Other characters such as Sansa, Arya, Brienne and Samwell all put in appearances as well, but the plot of this book is definitely about the political landscape of Kings Landing, Dorne, and the Iron Islands. Other chapters (although I loved Arya’s) really do come across as removed interludes to main meat of the story, essential for the plot of A Song of Ice and Fire, but not for the plot of A Feast for Crows. Martin did some interesting things with the Stark girls, playing with their sense of identity now that they are both in hiding and disguised, but most of Samwell and Brienne’s chapters often felt unnecessary with plot points dragged out over two or three chapters that could have easily been done in one. This was the other pacing issue with this book, while previous instalments in the series may have been long there always seemed to be a point to every chapter, book four feels a lot more aimless.
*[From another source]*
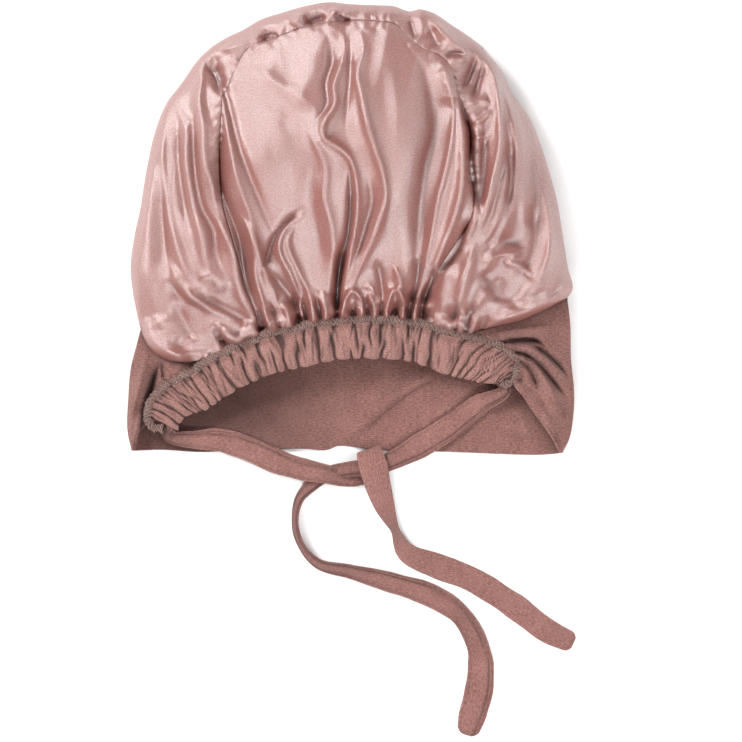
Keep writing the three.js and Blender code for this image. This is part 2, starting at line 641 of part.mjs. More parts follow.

That said, and I know Ive been pretty critical, I enjoyed this book. Martin’s prose is still not great and occasionally terrible (the prologue is, just as in the last book a real struggle to get through) but once I got used to it it was a very enjoyable and compelling read. It’s not as good as previous books in the series, but that doesn’t make it bad either. I do hope, though, that when book six finally comes out with all the characters back together again, that the series will return to Storm of Swords quality.